Santiago Aranda
Este 6 de enero, se celebra la Epifanía (del griego επιφάνεια, significa: «manifestación»). Es una de las fiestas más antiguas del calendario litúrgico, inclusive más que la Navidad.
Desde tiempos remotos, se han celebrado varias epifanías, algunas de ellas que se celebraban por estas fechas invernales: el bautismo, las bodas de Caná, entre otras.
En el cristianismo, esta celebración se refiere a la revelación de Jesús al «mundo pagano», se representa con la visita de los Magos al pesebre de Belén, según el Evangelio de Mateo. La tradición nos cuenta de tres personajes de Asia, con los nombres de Melchor (Melkin), Gaspar y Baltasar.
La Epifanía es una celebración de Su revelación a los seres humanos. Dios se manifiesta constantemente a los hombres en lo cotidiano, no de manera extraordinaria. Dios crea todo a la perfección: el sol revela a Dios, cuando brilla y da luz y calor; la luna, cuando refleja al Sol; una planta, cuando crea su alimento y realiza procesos de fotosíntesis; un animal, cuando cumple sus roles dentro del ecosistema; etc.

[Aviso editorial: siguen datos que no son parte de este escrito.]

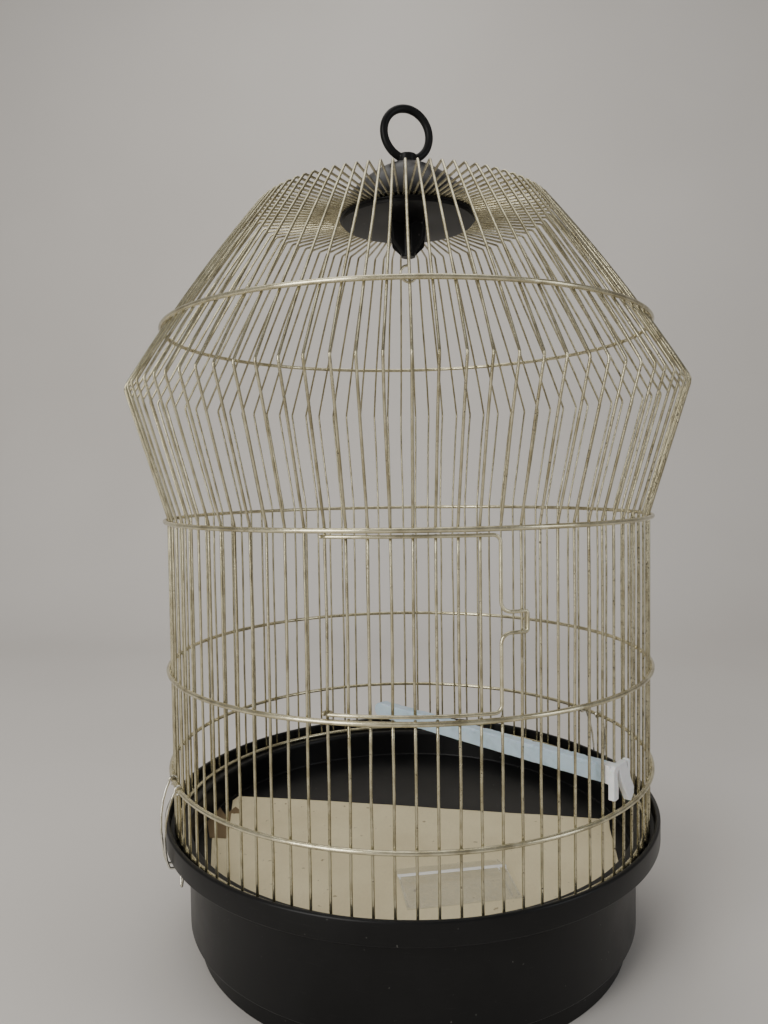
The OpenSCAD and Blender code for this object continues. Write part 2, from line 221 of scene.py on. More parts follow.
def lathe_mesh(profile, segments=256):
    """Closed body of revolution about Z from a closed outline of (radius, height) points."""
    verts, faces = [], []
    rows = []
    for r, z in profile:
        if r < 1e-6:
            rows.append([len(verts)] * segments)
            verts.append(Vector((0, 0, z)))
            continue
        rows.append(list(range(len(verts), len(verts) + segments)))
        for k in range(segments):
            a = 2 * math.pi * k / segments
            verts.append(Vector((r * math.cos(a), r * math.sin(a), z)))
    pairs = list(zip(rows, rows[1:] + rows[:1]))
    for low, high in pairs:
        if low[0] == low[1] and high[0] == high[1]:
            continue
        for k in range(segments):
            k2 = (k + 1) % segments
            face = []
            for v in (low[k], low[k2], high[k2], high[k]):
                if v not in face:
                    face.append(v)
            if len(face) > 2:
                faces.append(tuple(face))
    return verts, faces


def softened(points, radius, steps=4):
    """A closed (radius, height) outline with each corner rounded, except on the axis."""
    out = []
    n = len(points)
    for i, p in enumerate(points):
        if p[0] < 1e-6:
            out.append(p)
            continue
        before = Vector(points[i - 1]).to_3d()
        after = Vector(points[(i + 1) % n]).to_3d()
        here = Vector(p).to_3d()
        a, b = (before - here), (after - here)
        if a.angle(b) > math.radians(172):
            out.append(p)
            continue
        reach = min(radius, 0.45 * a.length, 0.45 * b.length)
        start, end = here + a.normalized() * reach, here + b.normalized() * reach
        for k in range(steps + 1):
            t = k / steps
            q = (1 - t) ** 2 * start + 2 * t * (1 - t) * here + t * t * end
            out.append((q.x, q.y))
    return out


def ball_mesh(centre, radii, turn=None, rings=6, sides=10):
    """A stretched ball, for a weld bead or a speck."""
    verts, faces = [], []
    turn = turn or Matrix.Identity(3)
    for i in range(rings + 1):
        polar = math.pi * i / rings
        count = 1 if i in (0, rings) else sides
        for k in range(count):
            a = 2 * math.pi * k / sides
            local = Vector((radii[0] * math.sin(polar) * math.cos(a),
                            radii[1] * math.sin(polar) * math.sin(a), radii[2] * math.cos(polar)))
            verts.append(centre + turn @ local)
    for k in range(sides):
        k2 = (k + 1) % sides
        faces.append((0, 1 + k, 1 + k2))
        last = 1 + (rings - 2) * sides
        faces.append((len(verts) - 1, last + k2, last + k))
        for i in range(rings - 2):
            row = 1 + i * sides
            faces.append((row + k, row + sides + k, row + sides + k2, row + k2))
    return verts, faces


def add_to_bmesh(bm, verts, faces):
    """Vertex and face lists added to a bmesh."""
    made = [bm.verts.new(v) for v in verts]
    for face in faces:
        bm.faces.new([made[i] for i in face])
    bmesh.ops.recalc_face_normals(bm, faces=bm.faces)


def from_bmesh(name, bm, smooth_angle=35):
    mesh = bpy.data.meshes.new(name)
    bm.to_mesh(mesh)
    bm.free()
    obj = bpy.data.objects.new(name, mesh)
    bpy.context.scene.collection.objects.link(obj)
    mesh.polygons.foreach_set("use_smooth", [True] * len(mesh.polygons))
    mesh.set_sharp_from_angle(angle=math.radians(smooth_angle))
    return obj


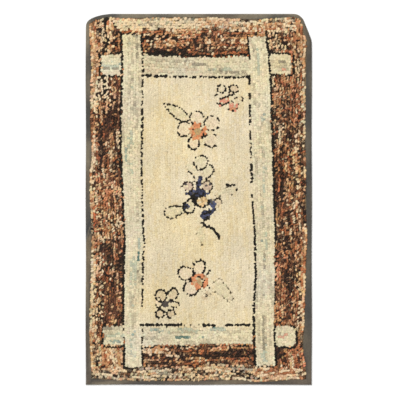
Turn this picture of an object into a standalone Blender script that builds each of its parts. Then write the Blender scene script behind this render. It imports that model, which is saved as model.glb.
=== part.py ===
"""Hooked rag rug with a folded cloth binding, lying flat on the floor.

Metres, +Z up, +X across the rug, +Y along it. The origin is on the floor
under the middle of the rug. The pile stands on a woven foundation whose
folded hem runs out inside the binding, a tape folded over the edge. The
tape's two ends meet on a slant on the left side.
"""

import math

import bpy

MM = 0.001

# The rug and its make-up
WIDTH = 610 * MM
LENGTH = 1000 * MM
PILE_TOP = 10 * MM
HEM_THICK = 3.5 * MM
TAPE_THICK = 1.2 * MM
GAP = 0.3 * MM
EDGE_THICK = HEM_THICK + 2 * TAPE_THICK + 2 * GAP

# The tape's leg under the rug is cut straight; its face varies as tabled.
UNDER_LEG = 18 * MM
STEP_RUN = 0.8 * MM

# Where the pile leans out over the tape's face
LEAN = 0.8 * MM
LEAN_FOOT = 0.4 * MM
LEAN_TOP = 1.6 * MM
SHOULDER = 3.5 * MM
SHOULDER_DROP = 0.5 * MM

# The low swells of the pile's top
SWELL = 0.5 * MM
SWELL_ACROSS = 210 * MM
SWELL_ALONG = 270 * MM
SWELL_PHASES = (0.7, 1.9)

# Spacing of the stations round the edge, and of the rings across the top
STATION = 39 * MM
RING = 42 * MM
ARC_STEPS = 4

# The slanted meeting of the tape's ends, on the left side
JOIN_LOW = -118 * MM
JOIN_RISE = 36 * MM
JOIN_GAP = 1.0 * MM

# How far each straight side bows in between the places where it is widest
BOW = 0.8 * MM
BOW_LENGTH = 333 * MM

# Corners worn off the rectangle: mm in from the side, mm down from the end
WORN_LEFT = ((0, 27), (6, 18), (14, 13), (26, 7.5), (46, 2.5), (66, 0))
WORN_RIGHT = ((40, 0), (25, 11), (0, 73))

# Width of the tape's face: mm along the side from its middle, mm wide
FACE_BOTTOM = ((-305, 16), (-227, 13.5), (-105, 11), (97, 13.5), (170, 8), (278, 15), (305, 16))
FACE_RIGHT = ((-500, 16), (-447, 16), (-407, 24), (-312, 20.5), (-110, 13.5), (-15, 16), (214, 18), (427, 15))
FACE_WORN = ((427, 14), (489, 8.5), (500, 9))
FACE_TOP = ((-239, 9), (-227, 12), (-11, 9.5), (159, 15), (246, 10.5), (265, 9))
FACE_LEFT = ((-500, 16), (-482, 15), (-299, 10.5), (-123, 16), (66, 11), (133, 17), (200, 11), (363, 16), (473, 9))

CLOTH_COLOUR = (0.62, 0.52, 0.36, 1.0)
TAPE_COLOUR = (0.13, 0.115, 0.09, 1.0)
CLOTH_ROUGHNESS = 0.95


def clear_scene():
    for obj in list(bpy.data.objects):
        bpy.data.objects.remove(obj)


def eased(table, at):
    """The tabled width at this place, in metres, with an eased run from row to row."""
    at = at / MM
    for (near, low), (far, high) in zip(table, table[1:]):
        if at <= far:
            share = max(0.0, (at - near) / (far - near))
            share = share * share * (3 - 2 * share)
            return (low + (high - low) * share) * MM
    return table[-1][1] * MM


def between(start, end, spacing):
    """Evenly spaced places from start up to, but not at, end."""
    count = max(1, math.ceil(abs(end - start) / spacing))
    return [start + (end - start) * i / count for i in range(count)]


def bow(at):
    return BOW * (1 - math.cos(2 * math.pi * at / BOW_LENGTH)) / 2


def side_levels(top):
    """Places along a long side, the same on the left and on the right."""
    shared = LENGTH / 2 - WORN_RIGHT[-1][1] * MM
    levels = between(-LENGTH / 2, shared, STATION)
    return levels + between(shared, top, STATION) if top > shared else levels


def stations():
    """The outer edge, anticlockwise from the bottom left corner: (x, y, face width)."""
    half_width, half_length = WIDTH / 2, LENGTH / 2
    found = []
    for x in between(-half_width, half_width, STATION):
        in_from_end = bow(x - half_width) if x > -half_width else 0.0
        found.append((x, -half_length + in_from_end, eased(FACE_BOTTOM, x)))
    right_top = half_length - WORN_RIGHT[-1][1] * MM
    for y in side_levels(right_top):
        in_from_side = bow(y) if y > -half_length else 0.0
        found.append((half_width - in_from_side, y, eased(FACE_RIGHT, y)))
    for across, down in reversed(WORN_RIGHT):
        y = half_length - down * MM
        found.append((half_width - across * MM, y, eased(FACE_WORN, y)))
    top_right = half_width - WORN_RIGHT[0][0] * MM
    top_left = -half_width + WORN_LEFT[-1][0] * MM
    for x in between(top_right, top_left, STATION)[1:]:
        found.append((x, half_length, eased(FACE_TOP, x)))
    for across, down in reversed(WORN_LEFT):
        y = half_length - down * MM
        found.append((-half_width + across * MM, y, eased(FACE_LEFT, y)))
    left_top = half_length - WORN_LEFT[0][1] * MM
    for y in reversed(side_levels(left_top)[1:]):
        found.append((-half_width + bow(y), y, eased(FACE_LEFT, y)))
    return found


def inward(points):
    """For each station the inward direction, stretched so that an inset keeps its width."""
    found = []
    for i, (x, y, _) in enumerate(points):
        x0, y0, _ = points[i - 1]
        x1, y1, _ = points[(i + 1) % len(points)]
        before, after = math.hypot(x - x0, y - y0), math.hypot(x1 - x, y1 - y)
        nx = -(y - y0) / before - (y1 - y) / after
        ny = (x - x0) / before + (x1 - x) / after
        turn = nx * -(y - y0) / before + ny * (x - x0) / before
        found.append((nx / turn, ny / turn))
    return found


def fold_arc(radius):
    """Half a turn round the rug's edge, from its underside to its face: (inset, height)."""
    middle = EDGE_THICK / 2
    return [
        (
            middle - radius * math.sin(math.pi * i / ARC_STEPS),
            middle - radius * math.cos(math.pi * i / ARC_STEPS),
        )
        for i in range(ARC_STEPS + 1)
    ]


def tape_section(face):
    """The folded tape's section, round from the underside leg: (inset, height)."""
    outer, inner = fold_arc(EDGE_THICK / 2), fold_arc(EDGE_THICK / 2 - TAPE_THICK)
    return (
        [(UNDER_LEG, 0.0)]
        + outer
        + [(face, EDGE_THICK), (face, EDGE_THICK - TAPE_THICK)]
        + inner[::-1]
        + [(UNDER_LEG, TAPE_THICK)]
    )


def cloth_section(face):
    """The hem and the pile's side, from the underside up to the shoulder: (inset, height)."""
    hem_low, hem_high = TAPE_THICK + GAP, TAPE_THICK + GAP + HEM_THICK
    step = UNDER_LEG + GAP
    wall = face + GAP
    over = EDGE_THICK + GAP
    side_top = PILE_TOP - LEAN_TOP
    return (
        [(step + STEP_RUN, 0.0), (step, hem_low)]
        + fold_arc(HEM_THICK / 2)
        + [(wall, hem_high), (wall, over)]
        + [(wall - LEAN, over + LEAN_FOOT), (wall - LEAN, side_top)]
        + [(wall - LEAN + SHOULDER / 3, PILE_TOP - SHOULDER_DROP - SWELL)]
    )


def swell(x, y):
    """How far the pile's top dips here, from 0 to twice SWELL."""
    across = math.sin(2 * math.pi * x / SWELL_ACROSS + SWELL_PHASES[0])
    along = math.sin(2 * math.pi * y / SWELL_ALONG + SWELL_PHASES[1])
    return SWELL * (1 - across * along)


def add_solid(name, points, faces, colour):
    mesh = bpy.data.meshes.new(name)
    mesh.from_pydata(points, [], faces)
    mesh.shade_smooth()
    mesh.set_sharp_from_angle(angle=math.radians(40))
    material = bpy.data.materials.new(name)
    material.use_nodes = True
    shader = material.node_tree.nodes["Principled BSDF"]
    shader.inputs["Base Color"].default_value = colour
    shader.inputs["Roughness"].default_value = CLOTH_ROUGHNESS
    material.diffuse_color = colour
    mesh.materials.append(material)
    obj = bpy.data.objects.new(name, mesh)
    bpy.context.scene.collection.objects.link(obj)
    return obj


def make_binding():
    """The folded tape, swept round the edge from one slanted end to the other."""
    points = stations()
    normals = inward(points)
    join_high = JOIN_LOW + JOIN_RISE
    side = -WIDTH / 2
    left = [i for i, p in enumerate(points) if p[0] < side + 2 * BOW and abs(p[1]) < LENGTH / 3]
    above = [i for i in left if points[i][1] > join_high + STATION / 4]
    below = [i for i in left if points[i][1] < JOIN_LOW - STATION / 4]
    run = list(range(below[0], len(points))) + list(range(0, above[-1] + 1))
    start, end = points[below[0]], points[above[-1]]

    def slanted(inset, height, y_low, face):
        share = min(1.0, inset / face)
        y = y_low + JOIN_RISE * share
        return (side + bow(y) + inset, y, height)

    rings = [[slanted(d, z, JOIN_LOW, start[2]) for d, z in tape_section(start[2])]]
    for i in run:
        (x, y, face), (nx, ny) = points[i], normals[i]
        rings.append([(x + nx * d, y + ny * d, z) for d, z in tape_section(face)])
    rings.append([slanted(d, z, JOIN_LOW + JOIN_GAP, end[2]) for d, z in tape_section(end[2])])

    size = len(rings[0])
    verts = [p for ring in rings for p in ring]
    faces = []
    for r in range(len(rings) - 1):
        for i in range(size):
            j = (i + 1) % size
            faces.append((r * size + i, (r + 1) * size + i, (r + 1) * size + j, r * size + j))
    last = (len(rings) - 1) * size
    half = size // 2
    for i in range(half - 1):
        j = size - 1 - i
        faces.append((i, i + 1, j - 1, j))
        faces.append((last + j, last + j - 1, last + i + 1, last + i))
    return add_solid("edge_binding", verts, faces, TAPE_COLOUR)


def make_hooked_cloth():
    """Foundation and pile: rings up the hem and side, then in to a ridge line like a hipped roof."""
    points = stations()
    normals = inward(points)
    count = len(points)
    section_size = len(cloth_section(0.0))
    verts = []
    for k in range(section_size):
        for (x, y, face), (nx, ny) in zip(points, normals):
            inset, height = cloth_section(face)[k]
            verts.append((x + nx * inset, y + ny * inset, height))

    ridge = (LENGTH - WIDTH) / 2
    across = math.ceil(WIDTH / 2 / RING)
    shares = [0.02] + [i / across for i in range(1, across)]
    side_ring = verts[-count:]
    goals = [max(-ridge, min(ridge, y)) for _, y, _ in points]
    for share in shares:
        for (x, y, _), goal in zip(side_ring, goals):
            px, py = x * (1 - share), y + (goal - y) * share
            verts.append((px, py, PILE_TOP - swell(px, py)))
    rings = section_size + len(shares)

    faces = [tuple(range(count))[::-1]]
    for k in range(rings - 1):
        for i in range(count):
            j = (i + 1) % count
            faces.append((k * count + i, k * count + j, (k + 1) * count + j, (k + 1) * count + i))

    # The last ring closes on the ridge, where the left and the right side share their points
    first = (rings - 1) * count
    ridge_points = {}
    for goal in goals:
        if goal not in ridge_points:
            ridge_points[goal] = len(verts)
            verts.append((0.0, goal, PILE_TOP - swell(0.0, goal)))
    for i in range(count):
        j = (i + 1) % count
        near, far = ridge_points[goals[i]], ridge_points[goals[j]]
        face = (first + i, first + j, far, near)
        faces.append(face if near != far else face[:3])
    return add_solid("hooked_cloth", verts, faces, CLOTH_COLOUR)


def main():
    clear_scene()
    make_hooked_cloth()
    make_binding()


main()
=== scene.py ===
import math

import bpy
import numpy as np
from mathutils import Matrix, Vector, kdtree


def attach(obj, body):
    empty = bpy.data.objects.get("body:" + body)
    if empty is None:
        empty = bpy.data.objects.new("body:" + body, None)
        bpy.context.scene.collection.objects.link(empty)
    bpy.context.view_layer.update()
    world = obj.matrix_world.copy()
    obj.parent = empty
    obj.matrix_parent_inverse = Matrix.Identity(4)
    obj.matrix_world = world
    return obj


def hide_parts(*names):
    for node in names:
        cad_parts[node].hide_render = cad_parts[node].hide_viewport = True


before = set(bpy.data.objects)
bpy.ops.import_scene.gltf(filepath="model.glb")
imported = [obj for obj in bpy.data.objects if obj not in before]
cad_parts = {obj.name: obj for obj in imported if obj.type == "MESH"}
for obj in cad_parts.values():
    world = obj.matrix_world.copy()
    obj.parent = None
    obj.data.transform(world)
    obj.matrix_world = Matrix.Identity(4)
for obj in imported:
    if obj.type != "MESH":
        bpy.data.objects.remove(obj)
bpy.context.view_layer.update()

# The hooked rag rug with every rag loop, its woven foundation, and the folded and sewn binding tape.
# All lengths here are millimetres, and become metres when a mesh is made.

MM = 0.001
rng = np.random.default_rng(1907)

# The rug's form, with the same named sizes as the solids
WIDTH, LENGTH = 610, 1000
PILE_TOP = 10
HEM_THICK = 3.5
TAPE_THICK = 1.2
GAP = 0.3
EDGE_THICK = HEM_THICK + 2 * TAPE_THICK + 2 * GAP
UNDER_LEG = 18
LEAN = 0.8
SWELL, SWELL_ACROSS, SWELL_ALONG, SWELL_PHASES = 0.5, 210, 270, (0.7, 1.9)
JOIN_LOW, JOIN_RISE = -118, 36
BOW, BOW_LENGTH = 0.8, 333
WORN_LEFT = ((0, 27), (6, 18), (14, 13), (26, 7.5), (46, 2.5), (66, 0))
WORN_RIGHT = ((40, 0), (25, 11), (0, 73))
FACE_BOTTOM = ((-305, 16), (-227, 13.5), (-105, 11), (97, 13.5), (170, 8), (278, 15), (305, 16))
FACE_RIGHT = ((-500, 16), (-447, 16), (-407, 24), (-312, 20.5), (-110, 13.5), (-15, 16), (214, 18), (427, 15))
FACE_WORN = ((427, 14), (489, 8.5), (500, 9))
FACE_TOP = ((-239, 9), (-227, 12), (-11, 9.5), (159, 15), (246, 10.5), (265, 9))
FACE_LEFT = ((-500, 16), (-482, 15), (-299, 10.5), (-123, 16), (66, 11), (133, 17), (200, 11), (363, 16), (473, 9))

# Loops: spacing along a row and from row to row, and where their roots and the back stitches lie
PITCH, ROW = 6.2, 6.8
BORDER_PITCH, BORDER_ROW = 5.7, 6.8
OUTLINE_PITCH = 7.2
ROOT = 2.5
BACK = 0.95
SIDES = 8
RINGS = ((0.92, 0.0), (1.0, 0.76), (0.64, 0.955))

# The two long bands: height up the rug, left edge, right edge
LEFT_RAIL = ((-449, -196.5, -155.6), (-315, -199.9, -156.7), (-172, -198.8, -154), (-121, -196.1, -150.2),
             (-32, -199.6, -155.9), (36, -202.9, -157), (106, -206.1, -158), (190, -207.4, -155.9),
             (368, -202.9, -154), (440, -206.1, -157))
RIGHT_RAIL = ((-444, 155.2, 204.6), (-353, 152.7, 201.1), (-280, 151.7, 202.1), (-210, 157.6, 203.5),
              (-123, 154.6, 204), (-56, 152.5, 201.6), (12, 146.8, 199.4), (103, 144.6, 197.3),
              (187, 141.9, 194.3), (300, 140.1, 191.6), (390, 140.1, 184.9), (436, 135.7, 178.1))
# The two cross bands: place across the rug, lower edge, upper edge
TOP_BAR = ((-155, 336, 390), (-80, 333.5, 384), (0, 332, 381.5), (80, 332, 383), (140, 333, 385.5))
LOW_BAR = ((-155, -394, -345), (-60, -391, -346), (40, -389, -347), (150, -389, -345))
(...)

El ser humano manifiesta a Dios, cuando se comporta para lo que ha sido creado: para amar. Lo mismo hace la estrella de Belén que, al manifestarse a los Magos, brilla por naturaleza, anunciando al Hijo de Dios; los Magos la siguen para encontrar al niño. Y, ahí, en la encarnación, en la creación (porque el niño Dios es la creación encarnada), ahí, ven con la mayor claridad a Dios. (Jn 14:9; 1:8; 12:45)
¿Hacia dónde tenemos que dirigir nuestra mirada para ver a Dios? Hacia lo alto, hacia lo profundo (Lk 5:4) para encontrar a Dios, sobre todo, en las manifestaciones constantes de la Creación – la Encarnación. Detenerse a ver las montañas y dejar que se ensanche el alma; ver a los hijos o niños sonreír, disfrutarlo y divertirse.
Podemos encontrar a Dios en aquello que más nos apasiona. Para algunos, será el amanecer; para otros, jugar fútbol; para otros, el mar y, para otros, sus hijos; los más afortunados encuentran a Dios en todo.
Esteban Rosado, M.Sp.S., ejemplifica esta búsqueda, desde la perspectiva de San Ignacio de Loyola, comparándola con la experiencia de entrar en un cuarto oscuro. Al entrar, no buscamos el foco o la lámpara, sino buscamos lo que “prende” al foco o a la lampara, buscamos el apagador. Así, dejemos que la creación sea nuestro apagador o, en este caso, encendedor que prenda nuestras lámparas o corazones, para que conozcamos a Dios, para que nos unamos a Dios.